Definition of personal data: Fingerprints constitute personal data, as they objectively contain unique information about individuals which allows them to be identified with precision.
Definition of processing: Taking and storing fingerprints constitute processing.
Articles 7 and 8 CFR: Taking and storing of fingerprints by national authorities, governed by Article 1(2) of Regulation 2252/2004, constitute a threat to the rights of respect for private life and protection of personal data.
Article 52(1) allows for limitations on exercise of rights in Articles 7 and 8 CFR as long as limitations are provided for by law, respect the essence of those rights, and respect proportionality (necessary and genuinely meet objectives of general interest recognised by EU or need to protect rights and freedoms of others). Here, taking of fingerprints for passports is provided by Regulation 2252/2004 to prevent falsification of passports and fraudulent use thereof, and illegal entry into the EU. Therefore, the provision pursues an objective of general interest recognised by the EU.
Consent: It is essential for citizens of the EU to own a passport in order to travel to a third country, and a passport must contain fingerprints.
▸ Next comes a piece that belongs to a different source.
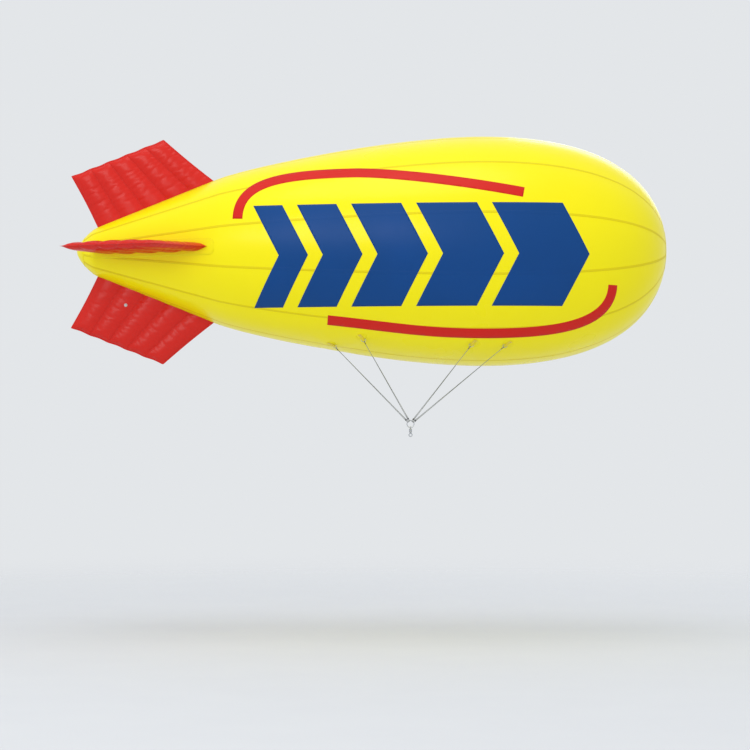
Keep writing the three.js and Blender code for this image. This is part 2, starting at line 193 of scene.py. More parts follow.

Therefore, citizens are not free to object to processing of their fingerprints, and thus persons applying for passports cannot be deemed to have consented to that processing.
Necessity/proportionality: Storage of fingerprints on a highly secure storage medium is likely to reduce risk of passports being falsified and to facilitate the work of the authorities responsible for checking the authenticity of passports at EU borders, although it is not wholly reliable. Thus, it is appropriate.